▶ **Working data**:
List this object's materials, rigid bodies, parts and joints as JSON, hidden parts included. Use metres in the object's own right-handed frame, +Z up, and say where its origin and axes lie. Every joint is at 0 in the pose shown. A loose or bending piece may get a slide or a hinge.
...
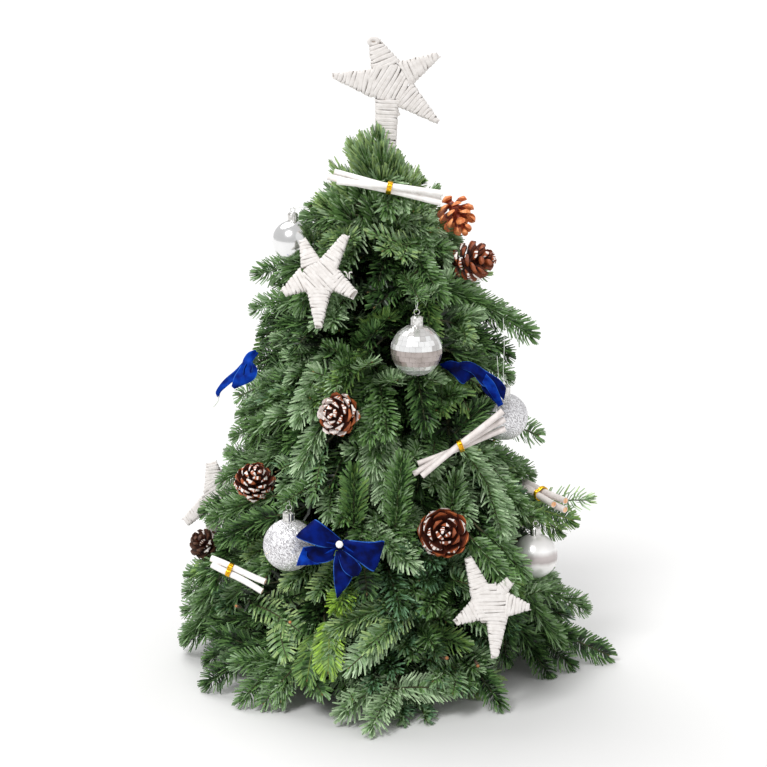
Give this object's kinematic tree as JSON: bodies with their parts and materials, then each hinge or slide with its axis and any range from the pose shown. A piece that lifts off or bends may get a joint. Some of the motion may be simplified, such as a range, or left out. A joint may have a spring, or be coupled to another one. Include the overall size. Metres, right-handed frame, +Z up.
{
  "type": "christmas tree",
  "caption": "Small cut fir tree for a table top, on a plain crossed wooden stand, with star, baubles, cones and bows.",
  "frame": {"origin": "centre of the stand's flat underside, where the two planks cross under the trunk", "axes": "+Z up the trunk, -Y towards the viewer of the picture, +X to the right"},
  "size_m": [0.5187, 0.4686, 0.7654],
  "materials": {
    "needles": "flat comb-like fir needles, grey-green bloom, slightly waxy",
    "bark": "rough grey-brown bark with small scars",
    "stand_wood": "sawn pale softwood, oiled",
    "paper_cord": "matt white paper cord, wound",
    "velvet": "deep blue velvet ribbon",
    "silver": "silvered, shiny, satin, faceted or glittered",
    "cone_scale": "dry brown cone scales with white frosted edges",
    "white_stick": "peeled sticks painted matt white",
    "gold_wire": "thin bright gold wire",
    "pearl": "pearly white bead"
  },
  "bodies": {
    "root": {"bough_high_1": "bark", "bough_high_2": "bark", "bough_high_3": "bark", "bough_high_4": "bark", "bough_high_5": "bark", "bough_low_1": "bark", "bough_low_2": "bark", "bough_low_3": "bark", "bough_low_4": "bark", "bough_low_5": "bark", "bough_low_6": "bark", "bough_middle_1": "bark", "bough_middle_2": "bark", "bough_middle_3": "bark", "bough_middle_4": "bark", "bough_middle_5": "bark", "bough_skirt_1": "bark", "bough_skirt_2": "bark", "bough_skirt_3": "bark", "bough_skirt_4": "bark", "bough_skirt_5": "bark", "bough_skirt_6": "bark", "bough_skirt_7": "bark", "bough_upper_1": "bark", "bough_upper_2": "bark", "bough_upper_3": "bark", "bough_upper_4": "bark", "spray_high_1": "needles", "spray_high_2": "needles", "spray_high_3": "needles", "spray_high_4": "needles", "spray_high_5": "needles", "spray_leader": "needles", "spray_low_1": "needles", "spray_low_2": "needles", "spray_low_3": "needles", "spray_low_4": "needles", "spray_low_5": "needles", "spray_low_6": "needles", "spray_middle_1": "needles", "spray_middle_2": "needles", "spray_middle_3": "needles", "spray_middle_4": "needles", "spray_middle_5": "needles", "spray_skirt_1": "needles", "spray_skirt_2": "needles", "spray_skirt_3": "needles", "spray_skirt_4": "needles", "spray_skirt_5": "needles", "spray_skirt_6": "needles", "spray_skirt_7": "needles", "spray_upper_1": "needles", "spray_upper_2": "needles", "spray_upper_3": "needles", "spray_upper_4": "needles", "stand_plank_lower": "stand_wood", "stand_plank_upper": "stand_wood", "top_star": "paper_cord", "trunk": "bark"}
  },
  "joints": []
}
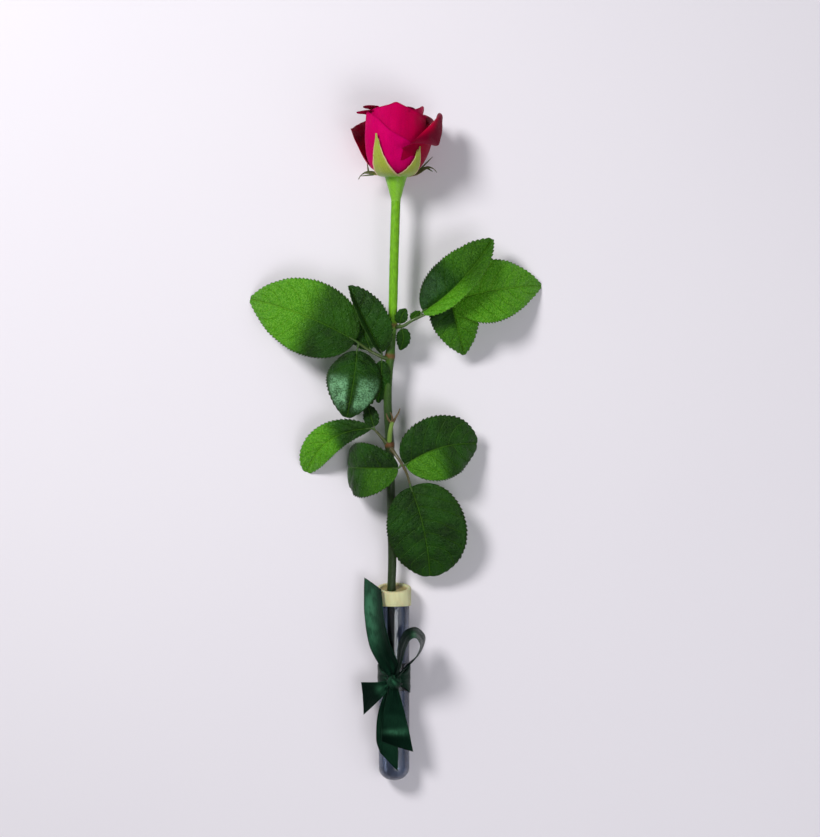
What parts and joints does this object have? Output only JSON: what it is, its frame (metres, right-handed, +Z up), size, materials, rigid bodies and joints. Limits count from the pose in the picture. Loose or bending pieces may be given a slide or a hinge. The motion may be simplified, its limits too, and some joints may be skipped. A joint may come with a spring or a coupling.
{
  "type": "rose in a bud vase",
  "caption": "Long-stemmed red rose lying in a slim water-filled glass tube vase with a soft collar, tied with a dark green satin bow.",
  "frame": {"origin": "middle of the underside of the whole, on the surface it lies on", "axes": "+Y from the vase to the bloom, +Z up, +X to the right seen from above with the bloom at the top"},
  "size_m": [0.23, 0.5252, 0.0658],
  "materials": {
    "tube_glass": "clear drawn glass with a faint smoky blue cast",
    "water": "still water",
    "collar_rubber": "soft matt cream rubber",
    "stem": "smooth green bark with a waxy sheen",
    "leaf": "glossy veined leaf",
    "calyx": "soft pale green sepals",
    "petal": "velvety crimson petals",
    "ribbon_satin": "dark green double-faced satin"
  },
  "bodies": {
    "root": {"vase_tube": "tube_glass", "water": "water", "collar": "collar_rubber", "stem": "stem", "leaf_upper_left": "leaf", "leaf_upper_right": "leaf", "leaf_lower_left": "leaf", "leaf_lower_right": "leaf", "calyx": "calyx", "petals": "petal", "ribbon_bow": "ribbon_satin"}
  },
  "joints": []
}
--
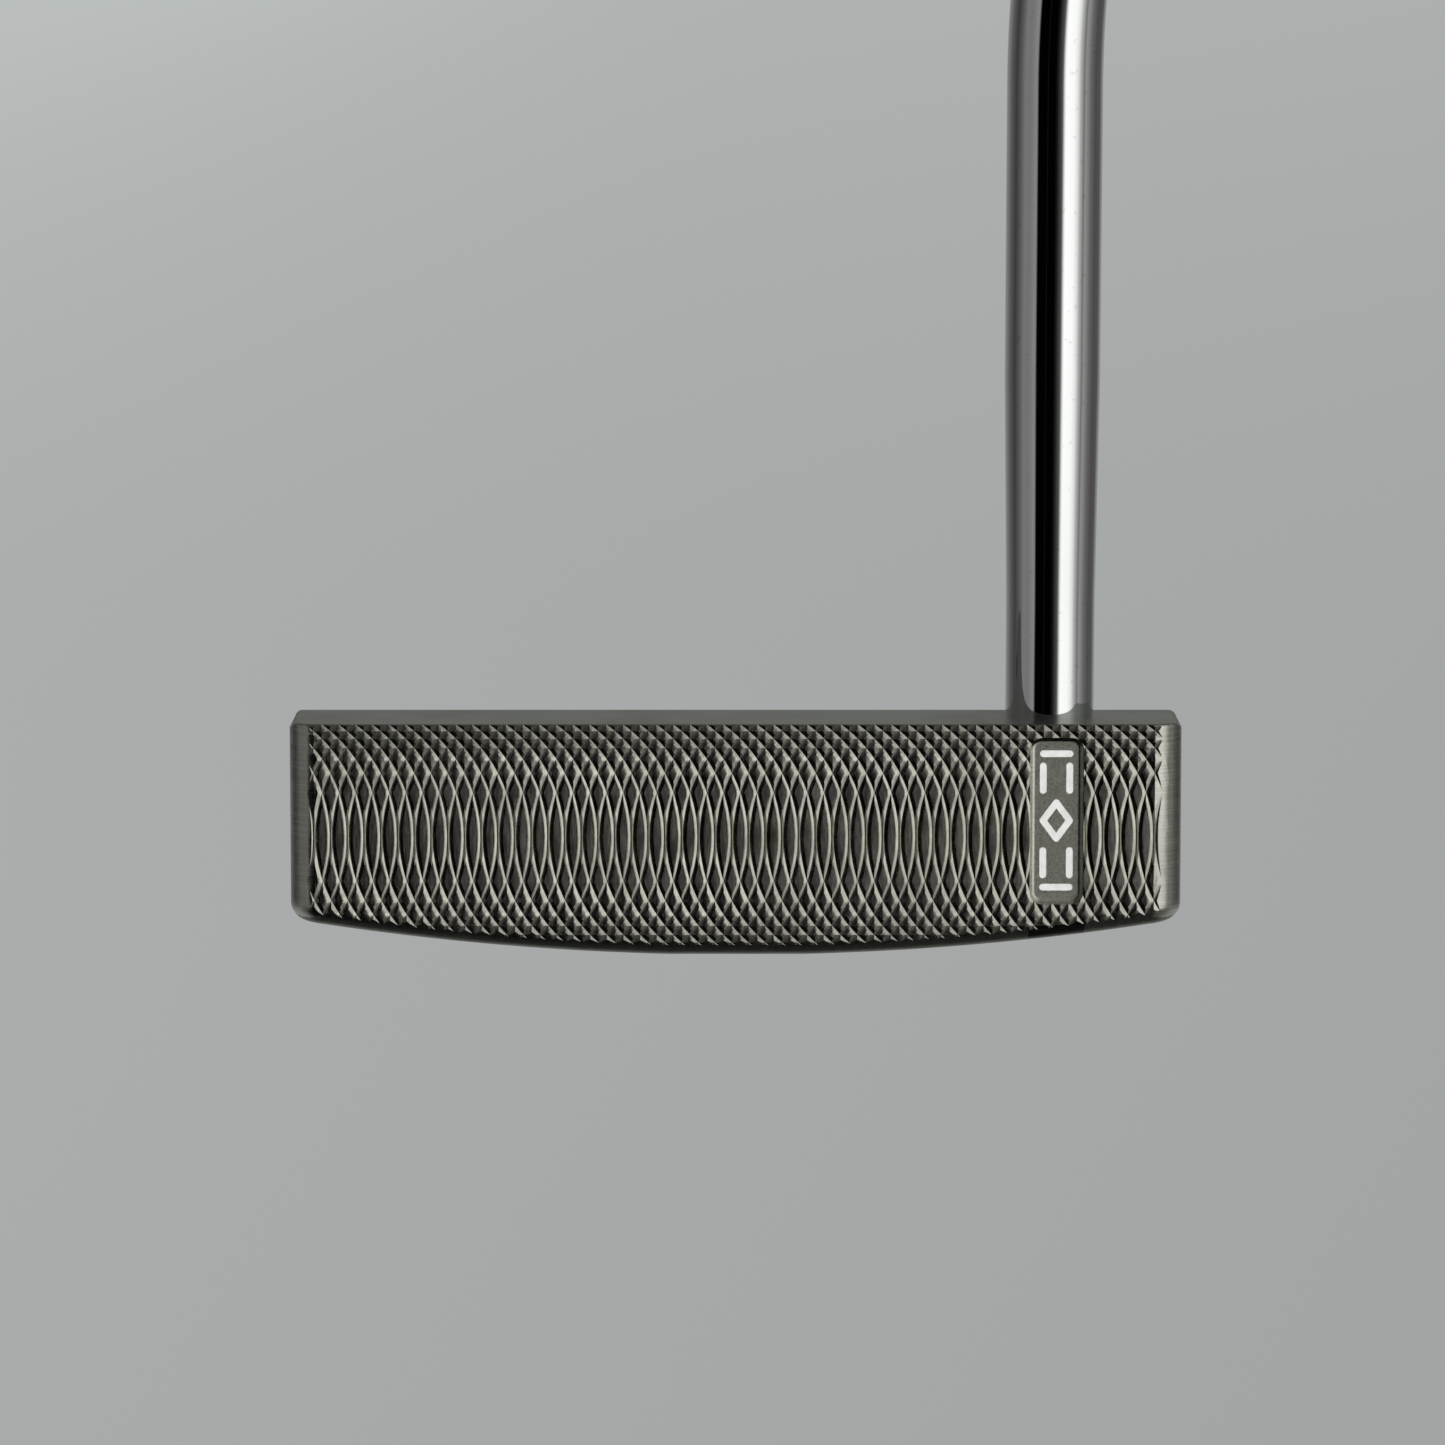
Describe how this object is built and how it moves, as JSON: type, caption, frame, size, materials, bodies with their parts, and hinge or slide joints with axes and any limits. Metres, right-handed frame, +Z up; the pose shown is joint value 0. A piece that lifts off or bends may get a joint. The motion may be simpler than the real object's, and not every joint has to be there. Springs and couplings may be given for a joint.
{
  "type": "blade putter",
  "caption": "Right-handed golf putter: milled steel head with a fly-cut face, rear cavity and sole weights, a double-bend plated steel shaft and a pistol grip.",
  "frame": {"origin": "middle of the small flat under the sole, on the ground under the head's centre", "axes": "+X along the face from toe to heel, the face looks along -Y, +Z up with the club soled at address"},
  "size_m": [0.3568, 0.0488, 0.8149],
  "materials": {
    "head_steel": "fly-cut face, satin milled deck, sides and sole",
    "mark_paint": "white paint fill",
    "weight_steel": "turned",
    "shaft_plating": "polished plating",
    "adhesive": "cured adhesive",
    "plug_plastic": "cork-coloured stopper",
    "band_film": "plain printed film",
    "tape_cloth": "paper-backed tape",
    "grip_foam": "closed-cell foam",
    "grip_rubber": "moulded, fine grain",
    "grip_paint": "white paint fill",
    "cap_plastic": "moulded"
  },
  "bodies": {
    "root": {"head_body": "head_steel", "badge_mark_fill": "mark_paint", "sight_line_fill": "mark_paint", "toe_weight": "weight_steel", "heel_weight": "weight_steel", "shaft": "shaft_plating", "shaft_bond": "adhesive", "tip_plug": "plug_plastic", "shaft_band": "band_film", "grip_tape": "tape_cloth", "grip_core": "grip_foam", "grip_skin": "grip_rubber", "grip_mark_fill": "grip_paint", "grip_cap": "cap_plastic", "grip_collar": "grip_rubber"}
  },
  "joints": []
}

▶ **Set exercise**: Copy out every line holding the string "bending".

▶ **Worked answer**:
List this object's materials, rigid bodies, parts and joints as JSON, hidden parts included. Use metres in the object's own right-handed frame, +Z up, and say where its origin and axes lie. Every joint is at 0 in the pose shown. A loose or bending piece may get a slide or a hinge.
What parts and joints does this object have? Output only JSON: what it is, its frame (metres, right-handed, +Z up), size, materials, rigid bodies and joints. Limits count from the pose in the picture. Loose or bending pieces may be given a slide or a hinge. The motion may be simplified, its limits too, and some joints may be skipped. A joint may come with a spring or a coupling.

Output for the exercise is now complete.